Change your socks in the middle of the work day if you sweat enough to soak through the first pair.
Don’t skip wearing socks because the sweat will be soaked up by your shoes. Shoes are much harder to clean than socks.
Shoes & Sweaty feet
The most important thing with footwear is to stop the sweat from soaking into the material of the shoes where it will become rancid. Buy a few pairs of washable insoles for your shoes, and wash them every day until the problem improves and then weekly after that.
Shoe liners such as odour-eaters are cheap enough to throw away weekly and will go a long way to sorting out shoe odour if changed regularly.
You can swab the inside of your shoes with alcohol such as mentholated spirits.
Try to avoid wearing the same shoes two days in a row allow them to dry out well.
Check the soles of your feet for hard, dead skin which becomes waterlogged when sweaty. This makes an ideal environment for bacteria to thrive in. Remove it with a pumice stone or a trip to the podiatrist.
Wash and soap your feet well at least once per day. Do it twice daily at first if you have significantly smelly, sweaty feet. An antibacterial skin preparation can help. Check with the chemist for a product intended for acne such as pHisohex or other facial cleansers.
As an alternative, you could soak your feet daily in weak black tea, which contains tannic acid. It is thought to make the sweat glands ‘pucker up’. Boil two tea bags in half a litre of water for a quarter hour. Add this to 2 litres of cool tap water and soak your feet for 20–30 minutes. Dry thoroughly and do not put on shoes soon after. Let your feet air to get really dry.
Always let your feet air dry well after a shower. Dry well with a towel and try to wait at least 30 minutes before using shoes or socks.
Check in between the toes for white, dead looking skin, rashes or generally smelliness. Fungal infections love places that are warm, damp and dark. These can be abundant if you have particularly sweaty feet. Use an anti-fungal preparation from the chemist that is based in either alcohol or oil as it will disperse the wetness more efficiently. Keep it up until the symptoms are completely gone and ten days more. If this is not enough to solve the problem, see a podiatrist.
Use a strong antiperspirant (which is not the same as a deodorant) which contains 20% aluminium chloride. This will be a man strength, sport antiperspirant. Give the feet a good spray prior to putting on shoes and allow a couple of minutes for it to dry. This will reduce the amount of sweat that you produce as the aluminium chloride causes the sweat glands to pucker closed.
- Drugs. Some medications have been known to cause unusual foot odours. Try everything above first, then consult your podiatrist or GP if there is no improvement. Don’t stop any prescribed mediation without talking to your doctor.
- Teenagers. Yes, its not your imagination, the problem is worse in teenage boys because hormonal changes trigger excessive sweating. Personal hygiene may not be his priority at this age. This may change ‘naturally’ under the influence of a girlfriend!

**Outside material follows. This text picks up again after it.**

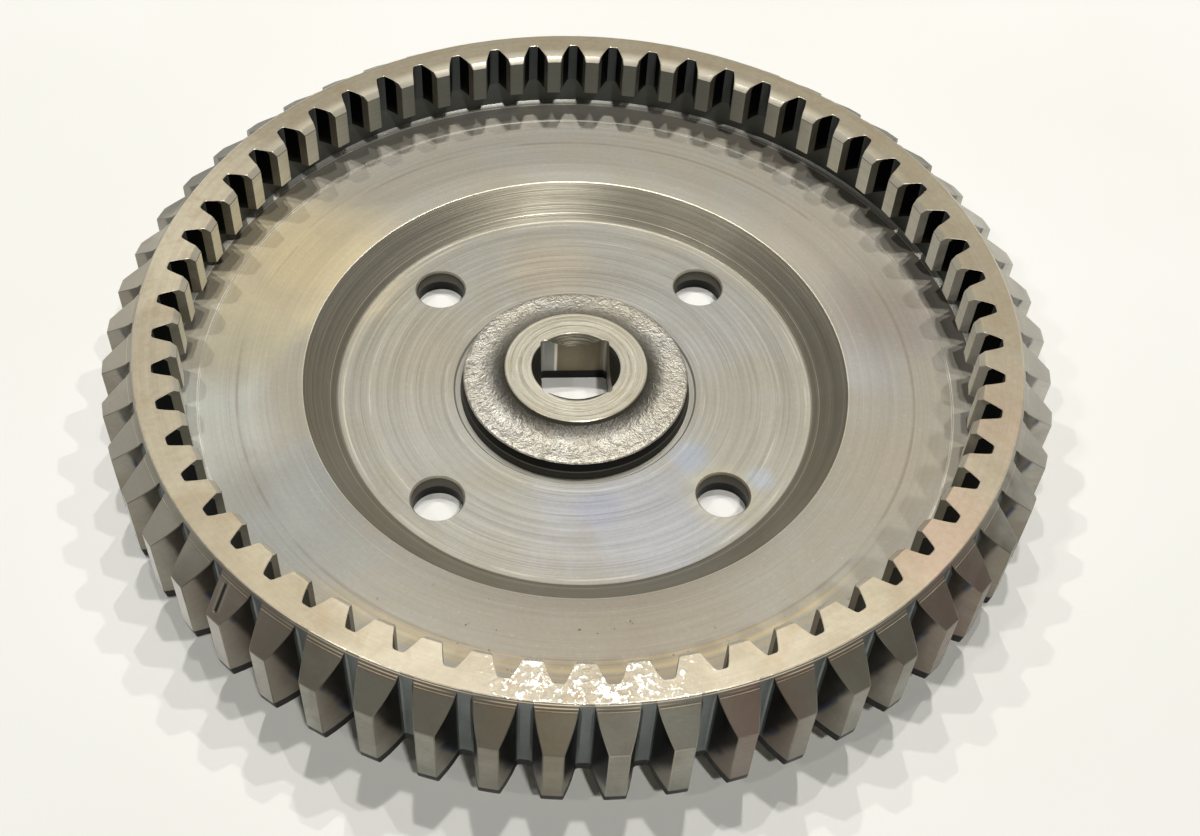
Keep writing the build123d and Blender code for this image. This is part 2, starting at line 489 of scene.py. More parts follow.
def flangeRows(angles):
    # the forged flange: its profile, each row pushed off its own surface by the lumps
    profile = np.array(hub["flangeProfile"])
    slope = np.gradient(profile, axis=0)
    slope /= np.linalg.norm(slope, axis=1)[:, None]
    normal = np.stack([slope[:, 1], -slope[:, 0]], axis=1)
    share = np.linspace(0, 1, len(profile))
    strength = np.interp(share, *hub["lumpAlong"]) * hub["lump"]
    turn = angles / (2 * math.pi)
    rows = []
    for index, (radius, height) in enumerate(profile):
        rough = sum(
            amount * softNoise(turn, share[index], cells, seed)
            for cells, seed, amount in hub["lumpSizes"]
        )
        push = np.minimum(rough, hub["lumpPeak"]) * strength[index]
        rows.append(ringRow(
            radius + normal[index][0] * push, height + normal[index][1] * push, angles
        ))
    return rows


def addHub(skin):
    # foot groove, forged flange, nose, countersink, square bore and the underside round it
    angles = roundAngles()
    top, noseTop = disc["top"], hub["noseTop"]
    grooveFloor = top - hub["grooveDepth"]
    loops = [ringRow(radius, height, angles) for radius, height in (
        (disc["innerRadius"], top), (hub["grooveOuter"] + 0.05, top),
        (hub["grooveOuter"] - 0.3, grooveFloor), (hub["footRadius"] + 0.02, grooveFloor),
    )]
    finishes = ["disc", "grooveEdge", "groove"]
    flange = flangeRows(angles)
    loops += flange
    finishes += ["flangeSide"] * hub["sideRows"] + ["flange"] * (len(flange) - hub["sideRows"])
    wall = squareRadius(angles)
    mouth = np.maximum(wall, hub["countersink"]) + 0.02
    seat = np.minimum(noseTop - (hub["countersink"] - wall), noseTop - 0.08)
    for radius, height, finish in (
        (hub["noseRadius"] + 0.06, noseTop - 0.12, "noseWall"),
        (hub["noseRadius"] - 0.12, noseTop, "noseEdge"),
        ((mouth + hub["noseRadius"]) / 2, noseTop, "nose"),
        (mouth + 0.08, noseTop, "nose"),
        (np.maximum(mouth - 0.06, wall), noseTop - 0.07, "noseEdge"),
        (wall, seat, "countersink"),
        (wall, hub["boreMiddle"], "bore"),
        (wall, 0.1, "bore"),
        (wall + 0.1, 0.0, "holeEdge"),
        (disc["undersideInner"], 0.0, "underside"),
    ):
        loops.append(ringRow(radius, height, angles))
        finishes.append(finish)
    skin.grid(loops, finishes)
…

- Hyperhidrosis. This is a condition where the feet (and usually the hands too) literally run with sweat. You will find you can’t wear thongs because you slide out of them. You can’t lean on shop counters because you leave a big puddle behind. This is a condition where the sympathetic nervous system becomes overactive. The sympathetic nervous system is responsible for the stuff you don’t have to think about like beating the heart, moving food through the gut and, of course, sweating.
- Pharmaceutical Interventions for hyperhidrosis. Include anticholinergic drugs which interfere with the action of the sympathetic nerves. They can be effective but the side effects may be worse than the problem and include: dry mouth, blurred of vision, constipation and sleepiness. Bromide is also sometimes used but has other side effects related to virility.
Surgery can be performed to ablate (burn off) the sympathetic nerve and is called a sympathetectomy. It has been implicated in impairment of other autonomic functions and needs good consideration. You would need to be referred by your doctor to a specialist neurologist.